*Task input*
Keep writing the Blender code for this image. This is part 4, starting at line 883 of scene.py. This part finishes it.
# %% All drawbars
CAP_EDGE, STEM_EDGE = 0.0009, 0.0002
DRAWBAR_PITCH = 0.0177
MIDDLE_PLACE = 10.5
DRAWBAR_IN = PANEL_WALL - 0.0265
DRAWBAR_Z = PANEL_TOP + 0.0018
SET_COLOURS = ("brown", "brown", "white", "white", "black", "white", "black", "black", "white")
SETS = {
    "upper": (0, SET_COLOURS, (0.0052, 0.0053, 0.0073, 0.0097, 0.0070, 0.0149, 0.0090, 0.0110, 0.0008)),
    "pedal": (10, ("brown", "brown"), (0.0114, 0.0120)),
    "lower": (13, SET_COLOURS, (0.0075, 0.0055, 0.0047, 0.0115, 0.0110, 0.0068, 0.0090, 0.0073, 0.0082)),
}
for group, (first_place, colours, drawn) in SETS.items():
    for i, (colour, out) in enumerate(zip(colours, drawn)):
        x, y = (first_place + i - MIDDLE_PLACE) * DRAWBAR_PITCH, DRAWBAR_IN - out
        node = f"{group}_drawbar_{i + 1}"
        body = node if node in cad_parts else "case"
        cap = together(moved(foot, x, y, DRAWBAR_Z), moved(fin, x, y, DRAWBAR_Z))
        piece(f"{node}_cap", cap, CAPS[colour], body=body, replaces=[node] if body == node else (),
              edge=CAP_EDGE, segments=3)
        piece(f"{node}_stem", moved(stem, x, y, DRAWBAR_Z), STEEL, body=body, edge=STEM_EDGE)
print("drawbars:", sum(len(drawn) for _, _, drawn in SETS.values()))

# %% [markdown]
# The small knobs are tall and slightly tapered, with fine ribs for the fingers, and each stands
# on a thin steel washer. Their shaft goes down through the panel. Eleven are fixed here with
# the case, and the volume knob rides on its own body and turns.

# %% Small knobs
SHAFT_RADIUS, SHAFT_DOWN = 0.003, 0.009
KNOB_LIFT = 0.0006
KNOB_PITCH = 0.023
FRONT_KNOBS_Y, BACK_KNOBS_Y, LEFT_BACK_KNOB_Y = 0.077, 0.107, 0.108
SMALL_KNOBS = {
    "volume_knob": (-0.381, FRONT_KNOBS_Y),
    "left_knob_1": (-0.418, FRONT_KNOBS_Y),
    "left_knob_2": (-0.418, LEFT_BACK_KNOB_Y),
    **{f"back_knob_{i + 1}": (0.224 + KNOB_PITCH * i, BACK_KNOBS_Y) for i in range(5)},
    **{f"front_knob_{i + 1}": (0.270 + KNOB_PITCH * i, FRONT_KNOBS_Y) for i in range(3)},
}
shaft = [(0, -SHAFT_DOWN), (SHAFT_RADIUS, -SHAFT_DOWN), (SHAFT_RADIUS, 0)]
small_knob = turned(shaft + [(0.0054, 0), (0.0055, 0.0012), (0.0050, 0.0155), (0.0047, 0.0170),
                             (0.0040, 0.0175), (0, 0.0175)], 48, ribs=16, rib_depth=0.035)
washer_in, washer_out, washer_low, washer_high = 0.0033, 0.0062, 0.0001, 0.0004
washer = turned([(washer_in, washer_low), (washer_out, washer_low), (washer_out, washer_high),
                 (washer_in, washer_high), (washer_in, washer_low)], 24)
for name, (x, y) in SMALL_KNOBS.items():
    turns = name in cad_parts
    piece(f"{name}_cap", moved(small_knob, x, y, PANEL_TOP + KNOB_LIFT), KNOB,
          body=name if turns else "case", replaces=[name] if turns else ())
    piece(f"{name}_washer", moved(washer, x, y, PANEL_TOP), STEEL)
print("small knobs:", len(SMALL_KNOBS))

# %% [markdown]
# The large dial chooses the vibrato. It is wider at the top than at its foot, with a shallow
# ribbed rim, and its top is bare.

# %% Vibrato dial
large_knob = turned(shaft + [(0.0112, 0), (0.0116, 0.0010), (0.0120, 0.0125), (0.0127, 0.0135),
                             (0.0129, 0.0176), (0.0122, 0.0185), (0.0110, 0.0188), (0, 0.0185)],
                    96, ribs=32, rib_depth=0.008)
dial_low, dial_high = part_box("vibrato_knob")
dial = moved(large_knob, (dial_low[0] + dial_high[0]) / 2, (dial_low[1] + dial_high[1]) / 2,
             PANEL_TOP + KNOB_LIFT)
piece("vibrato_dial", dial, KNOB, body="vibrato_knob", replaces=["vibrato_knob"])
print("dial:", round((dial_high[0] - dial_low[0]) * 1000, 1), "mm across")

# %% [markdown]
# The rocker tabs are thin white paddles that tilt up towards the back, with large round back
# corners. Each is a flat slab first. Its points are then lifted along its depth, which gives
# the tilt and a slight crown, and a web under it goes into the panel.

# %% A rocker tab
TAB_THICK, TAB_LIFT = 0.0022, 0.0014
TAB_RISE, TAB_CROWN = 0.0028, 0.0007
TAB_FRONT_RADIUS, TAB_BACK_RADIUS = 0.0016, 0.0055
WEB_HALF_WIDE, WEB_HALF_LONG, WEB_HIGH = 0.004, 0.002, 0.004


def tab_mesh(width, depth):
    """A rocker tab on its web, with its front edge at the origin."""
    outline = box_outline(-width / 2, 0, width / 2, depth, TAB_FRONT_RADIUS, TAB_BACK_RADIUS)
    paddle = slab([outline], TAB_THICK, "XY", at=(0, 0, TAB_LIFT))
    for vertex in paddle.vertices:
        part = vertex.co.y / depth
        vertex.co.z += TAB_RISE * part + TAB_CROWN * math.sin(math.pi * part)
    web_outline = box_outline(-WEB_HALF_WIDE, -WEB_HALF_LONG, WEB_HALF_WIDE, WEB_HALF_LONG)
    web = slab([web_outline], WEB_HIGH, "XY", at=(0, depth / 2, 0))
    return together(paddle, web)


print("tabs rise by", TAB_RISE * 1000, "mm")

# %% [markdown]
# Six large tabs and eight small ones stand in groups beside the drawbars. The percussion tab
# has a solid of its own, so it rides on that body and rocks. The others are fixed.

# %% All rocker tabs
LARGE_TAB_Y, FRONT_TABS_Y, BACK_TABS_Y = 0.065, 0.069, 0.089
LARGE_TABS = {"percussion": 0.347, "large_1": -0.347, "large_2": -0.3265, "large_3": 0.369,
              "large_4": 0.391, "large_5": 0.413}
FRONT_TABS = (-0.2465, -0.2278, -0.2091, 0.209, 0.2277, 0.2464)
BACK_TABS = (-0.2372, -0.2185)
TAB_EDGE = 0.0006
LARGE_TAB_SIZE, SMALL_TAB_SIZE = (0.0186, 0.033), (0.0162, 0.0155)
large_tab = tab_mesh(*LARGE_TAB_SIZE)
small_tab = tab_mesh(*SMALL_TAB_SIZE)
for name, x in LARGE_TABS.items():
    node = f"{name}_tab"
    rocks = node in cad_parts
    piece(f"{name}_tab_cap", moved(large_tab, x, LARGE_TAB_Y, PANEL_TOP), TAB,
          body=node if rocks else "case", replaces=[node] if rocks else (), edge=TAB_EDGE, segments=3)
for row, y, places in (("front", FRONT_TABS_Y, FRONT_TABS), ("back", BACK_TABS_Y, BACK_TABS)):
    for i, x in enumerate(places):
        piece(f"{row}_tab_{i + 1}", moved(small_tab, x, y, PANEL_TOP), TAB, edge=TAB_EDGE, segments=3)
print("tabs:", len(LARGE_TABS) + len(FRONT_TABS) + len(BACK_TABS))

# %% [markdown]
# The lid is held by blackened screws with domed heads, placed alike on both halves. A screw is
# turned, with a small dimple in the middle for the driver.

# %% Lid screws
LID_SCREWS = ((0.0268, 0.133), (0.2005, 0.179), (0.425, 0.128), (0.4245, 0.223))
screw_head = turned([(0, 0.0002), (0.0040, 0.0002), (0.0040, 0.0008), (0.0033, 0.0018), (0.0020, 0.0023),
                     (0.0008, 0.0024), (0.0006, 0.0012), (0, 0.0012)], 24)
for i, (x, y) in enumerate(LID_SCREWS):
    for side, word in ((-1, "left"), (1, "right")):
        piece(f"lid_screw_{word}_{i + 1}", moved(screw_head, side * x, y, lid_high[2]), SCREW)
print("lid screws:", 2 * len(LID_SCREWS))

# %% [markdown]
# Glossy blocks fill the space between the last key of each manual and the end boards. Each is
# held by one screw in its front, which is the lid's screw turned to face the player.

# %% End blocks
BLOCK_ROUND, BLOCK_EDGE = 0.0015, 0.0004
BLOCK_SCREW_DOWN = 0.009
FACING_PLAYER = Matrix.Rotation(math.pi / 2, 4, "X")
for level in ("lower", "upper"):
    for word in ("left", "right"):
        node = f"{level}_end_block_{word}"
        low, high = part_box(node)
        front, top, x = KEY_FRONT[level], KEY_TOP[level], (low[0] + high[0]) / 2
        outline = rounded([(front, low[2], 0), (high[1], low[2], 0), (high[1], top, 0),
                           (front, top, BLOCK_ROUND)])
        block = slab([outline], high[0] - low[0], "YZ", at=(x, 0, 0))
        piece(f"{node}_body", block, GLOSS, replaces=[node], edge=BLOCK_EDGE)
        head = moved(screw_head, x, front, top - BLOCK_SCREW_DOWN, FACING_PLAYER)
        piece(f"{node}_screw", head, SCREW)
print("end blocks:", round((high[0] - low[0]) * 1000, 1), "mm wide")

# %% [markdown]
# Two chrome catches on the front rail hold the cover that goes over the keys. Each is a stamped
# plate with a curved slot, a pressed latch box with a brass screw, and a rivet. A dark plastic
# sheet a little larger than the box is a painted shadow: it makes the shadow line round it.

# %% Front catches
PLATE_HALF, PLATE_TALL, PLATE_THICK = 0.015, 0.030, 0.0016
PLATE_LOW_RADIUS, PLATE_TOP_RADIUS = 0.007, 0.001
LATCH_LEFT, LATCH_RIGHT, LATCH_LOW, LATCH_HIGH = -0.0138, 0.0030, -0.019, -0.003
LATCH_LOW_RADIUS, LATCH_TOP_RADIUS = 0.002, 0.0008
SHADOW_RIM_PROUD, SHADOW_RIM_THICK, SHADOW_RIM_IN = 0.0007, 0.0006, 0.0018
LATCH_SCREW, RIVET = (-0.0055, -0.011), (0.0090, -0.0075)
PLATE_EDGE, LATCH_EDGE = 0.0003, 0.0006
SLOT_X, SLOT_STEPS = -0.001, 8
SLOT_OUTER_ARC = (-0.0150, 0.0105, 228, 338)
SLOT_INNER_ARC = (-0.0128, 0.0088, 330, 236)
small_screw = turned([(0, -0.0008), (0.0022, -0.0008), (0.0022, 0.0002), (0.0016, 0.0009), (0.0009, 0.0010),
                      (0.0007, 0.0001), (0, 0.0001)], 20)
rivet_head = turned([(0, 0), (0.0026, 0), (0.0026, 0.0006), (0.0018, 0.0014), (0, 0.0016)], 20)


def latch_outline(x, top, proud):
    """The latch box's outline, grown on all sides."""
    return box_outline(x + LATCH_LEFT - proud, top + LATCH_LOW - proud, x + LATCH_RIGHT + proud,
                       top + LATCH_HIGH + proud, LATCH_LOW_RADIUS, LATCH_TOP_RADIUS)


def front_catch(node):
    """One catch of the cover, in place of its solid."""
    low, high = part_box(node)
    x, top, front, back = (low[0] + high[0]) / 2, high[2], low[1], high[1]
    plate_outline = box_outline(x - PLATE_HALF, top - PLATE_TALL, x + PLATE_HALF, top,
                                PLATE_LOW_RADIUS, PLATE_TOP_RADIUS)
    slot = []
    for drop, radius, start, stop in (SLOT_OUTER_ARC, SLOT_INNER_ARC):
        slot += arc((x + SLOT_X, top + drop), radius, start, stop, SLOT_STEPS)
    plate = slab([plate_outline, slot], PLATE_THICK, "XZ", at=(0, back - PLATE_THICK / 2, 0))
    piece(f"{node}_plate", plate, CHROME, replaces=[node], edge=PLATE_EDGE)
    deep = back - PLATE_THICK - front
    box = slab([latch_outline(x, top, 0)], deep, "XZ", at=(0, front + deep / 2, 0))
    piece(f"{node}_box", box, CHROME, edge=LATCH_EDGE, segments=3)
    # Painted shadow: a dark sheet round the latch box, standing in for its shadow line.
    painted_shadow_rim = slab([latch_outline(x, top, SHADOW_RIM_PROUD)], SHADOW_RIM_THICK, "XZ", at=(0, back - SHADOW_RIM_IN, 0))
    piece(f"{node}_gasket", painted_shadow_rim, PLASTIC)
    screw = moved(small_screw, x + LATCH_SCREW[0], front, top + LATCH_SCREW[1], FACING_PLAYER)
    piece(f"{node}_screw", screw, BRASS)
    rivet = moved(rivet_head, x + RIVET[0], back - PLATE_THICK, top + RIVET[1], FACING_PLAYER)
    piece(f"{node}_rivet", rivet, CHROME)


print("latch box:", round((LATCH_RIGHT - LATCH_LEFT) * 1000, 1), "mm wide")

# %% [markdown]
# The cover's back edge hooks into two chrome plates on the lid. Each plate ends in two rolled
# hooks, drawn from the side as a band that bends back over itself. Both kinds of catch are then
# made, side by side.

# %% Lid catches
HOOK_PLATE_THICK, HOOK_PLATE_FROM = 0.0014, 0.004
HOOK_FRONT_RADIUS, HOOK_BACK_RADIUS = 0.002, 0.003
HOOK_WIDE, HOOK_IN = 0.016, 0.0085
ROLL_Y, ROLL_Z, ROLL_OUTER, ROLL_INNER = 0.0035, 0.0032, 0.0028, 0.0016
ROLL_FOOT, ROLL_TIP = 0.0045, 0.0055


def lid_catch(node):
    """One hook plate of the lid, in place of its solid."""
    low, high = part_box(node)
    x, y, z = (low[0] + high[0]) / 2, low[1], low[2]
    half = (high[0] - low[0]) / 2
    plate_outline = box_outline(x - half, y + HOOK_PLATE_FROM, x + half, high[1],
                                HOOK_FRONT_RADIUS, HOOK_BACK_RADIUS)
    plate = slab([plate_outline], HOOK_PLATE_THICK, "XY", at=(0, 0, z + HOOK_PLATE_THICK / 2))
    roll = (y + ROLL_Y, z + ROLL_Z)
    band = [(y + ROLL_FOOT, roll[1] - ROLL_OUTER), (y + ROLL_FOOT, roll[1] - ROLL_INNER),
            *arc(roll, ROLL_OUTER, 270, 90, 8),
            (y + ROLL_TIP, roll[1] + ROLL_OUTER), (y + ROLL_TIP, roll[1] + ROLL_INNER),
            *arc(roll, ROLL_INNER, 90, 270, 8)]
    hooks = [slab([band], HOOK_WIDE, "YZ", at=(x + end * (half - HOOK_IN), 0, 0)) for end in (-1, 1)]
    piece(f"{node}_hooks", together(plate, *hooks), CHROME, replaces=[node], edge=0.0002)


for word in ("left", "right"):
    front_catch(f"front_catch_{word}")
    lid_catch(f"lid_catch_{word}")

--

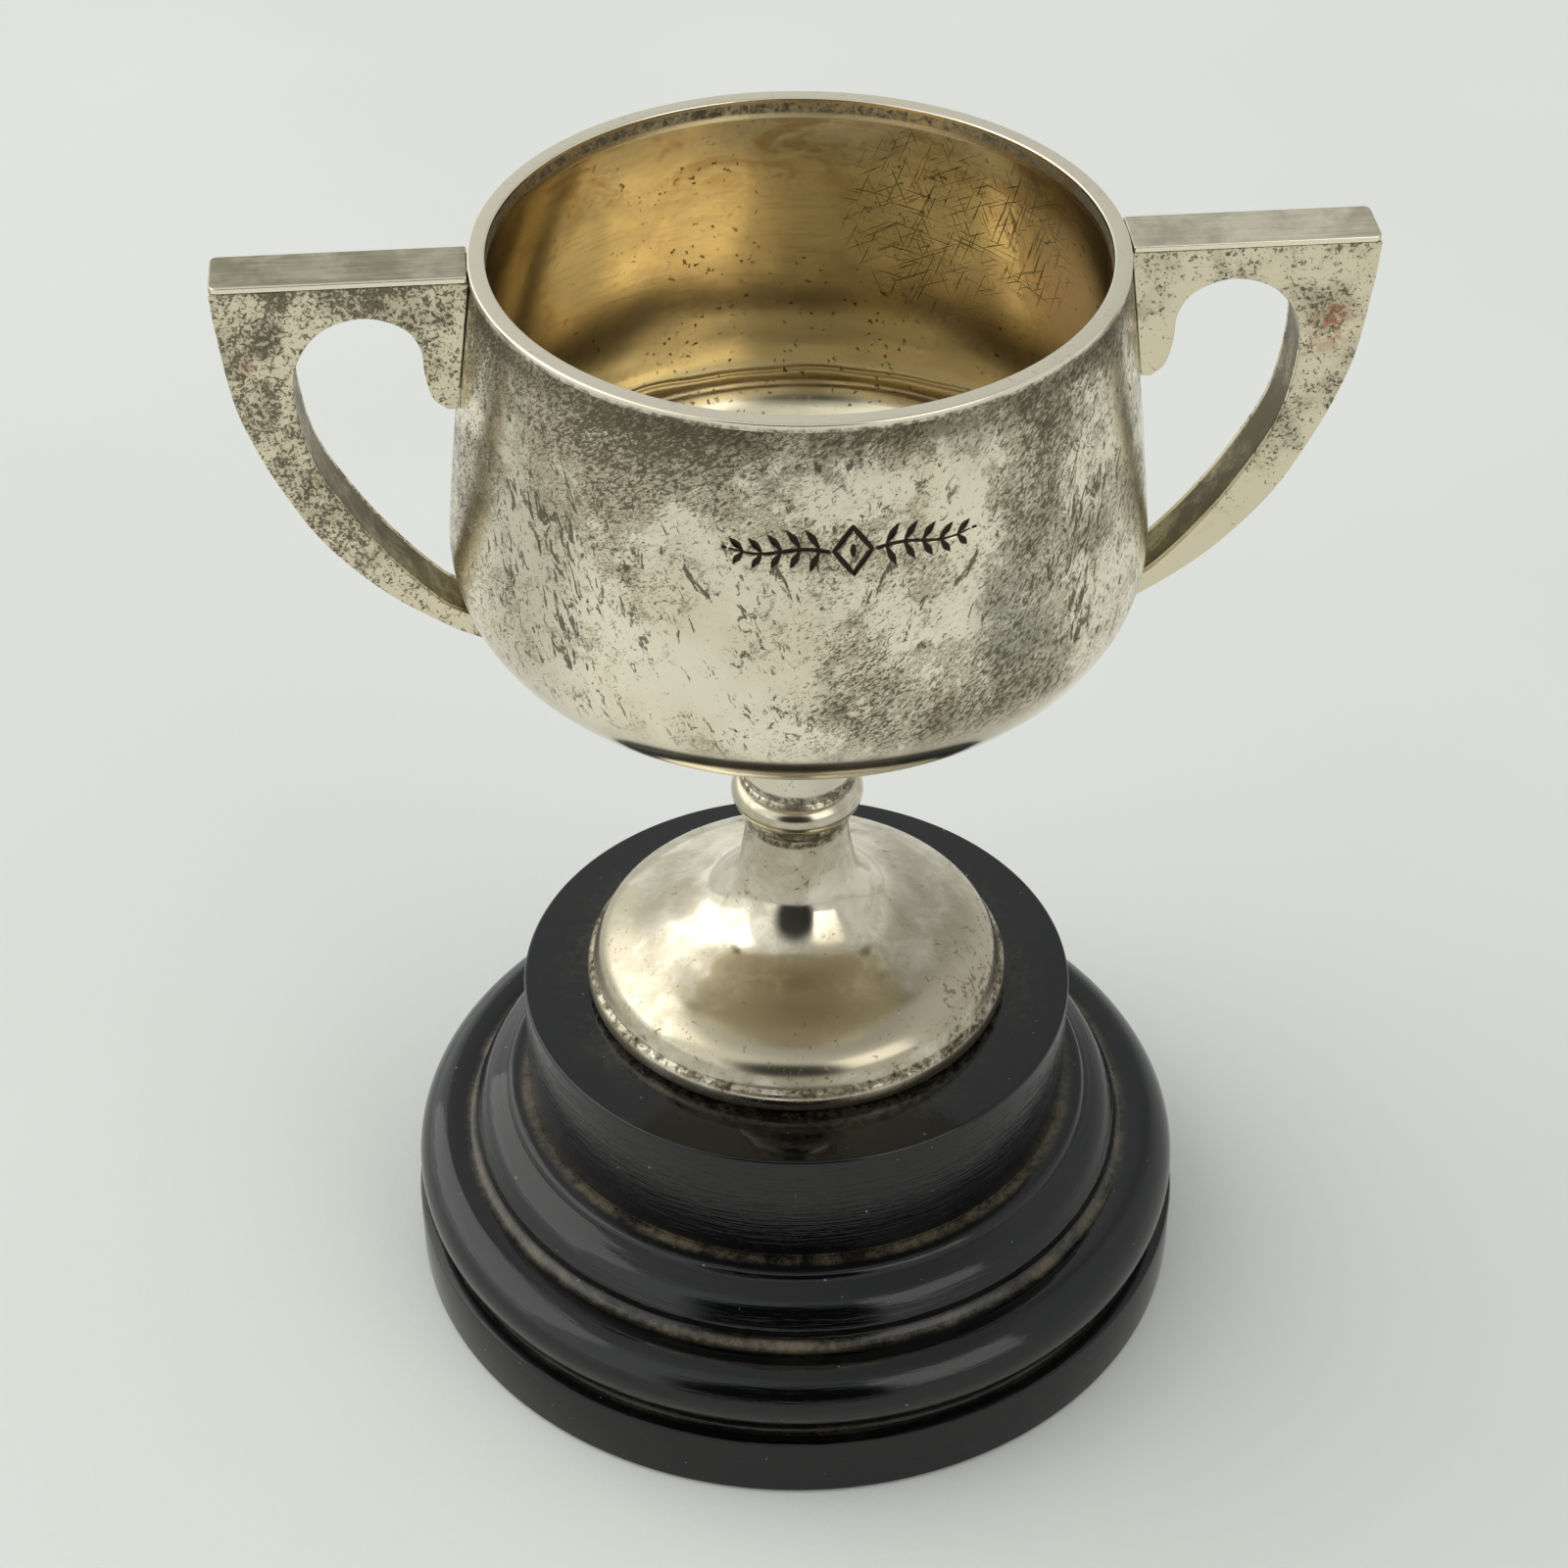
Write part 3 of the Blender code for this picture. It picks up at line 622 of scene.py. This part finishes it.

...

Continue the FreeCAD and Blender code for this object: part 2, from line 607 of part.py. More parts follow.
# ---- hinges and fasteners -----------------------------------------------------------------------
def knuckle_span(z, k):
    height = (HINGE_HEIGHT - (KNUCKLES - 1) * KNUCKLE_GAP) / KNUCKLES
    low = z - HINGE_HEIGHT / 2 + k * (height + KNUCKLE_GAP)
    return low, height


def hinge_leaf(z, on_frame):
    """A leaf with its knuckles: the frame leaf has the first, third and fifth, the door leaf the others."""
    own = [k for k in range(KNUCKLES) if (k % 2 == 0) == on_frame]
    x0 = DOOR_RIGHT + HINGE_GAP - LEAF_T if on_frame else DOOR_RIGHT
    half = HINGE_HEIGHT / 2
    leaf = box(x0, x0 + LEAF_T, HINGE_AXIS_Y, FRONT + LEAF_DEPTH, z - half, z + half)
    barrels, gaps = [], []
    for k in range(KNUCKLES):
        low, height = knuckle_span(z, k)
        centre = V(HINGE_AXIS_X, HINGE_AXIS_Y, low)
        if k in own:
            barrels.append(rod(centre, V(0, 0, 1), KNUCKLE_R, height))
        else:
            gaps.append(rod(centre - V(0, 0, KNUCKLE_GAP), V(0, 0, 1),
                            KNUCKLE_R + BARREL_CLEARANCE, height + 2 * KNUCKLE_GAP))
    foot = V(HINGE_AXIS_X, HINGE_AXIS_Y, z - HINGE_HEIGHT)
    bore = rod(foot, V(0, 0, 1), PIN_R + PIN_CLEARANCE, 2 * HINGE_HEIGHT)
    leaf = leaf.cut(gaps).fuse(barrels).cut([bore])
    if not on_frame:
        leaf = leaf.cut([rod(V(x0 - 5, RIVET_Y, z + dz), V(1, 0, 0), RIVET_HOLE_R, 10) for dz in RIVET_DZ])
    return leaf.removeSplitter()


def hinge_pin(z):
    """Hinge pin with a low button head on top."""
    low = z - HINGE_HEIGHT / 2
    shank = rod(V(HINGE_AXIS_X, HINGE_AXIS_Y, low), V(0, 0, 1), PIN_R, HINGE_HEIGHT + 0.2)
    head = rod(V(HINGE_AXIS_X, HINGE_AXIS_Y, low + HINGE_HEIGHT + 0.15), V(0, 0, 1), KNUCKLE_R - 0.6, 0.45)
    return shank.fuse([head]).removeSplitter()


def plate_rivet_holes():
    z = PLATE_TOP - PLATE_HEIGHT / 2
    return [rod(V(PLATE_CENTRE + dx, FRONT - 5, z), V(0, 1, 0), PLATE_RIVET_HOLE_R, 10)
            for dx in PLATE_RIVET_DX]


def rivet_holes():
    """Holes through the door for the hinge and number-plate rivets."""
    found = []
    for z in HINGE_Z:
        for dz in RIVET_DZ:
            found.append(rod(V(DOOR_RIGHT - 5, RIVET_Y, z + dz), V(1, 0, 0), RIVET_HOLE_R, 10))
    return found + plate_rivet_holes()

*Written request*
Select and copy every line of the material that holds the string "scene".

*Result of this exercise*
Keep writing the Blender code for this image. This is part 4, starting at line 883 of scene.py. This part finishes it.
Write part 3 of the Blender code for this picture. It picks up at line 622 of scene.py. This part finishes it.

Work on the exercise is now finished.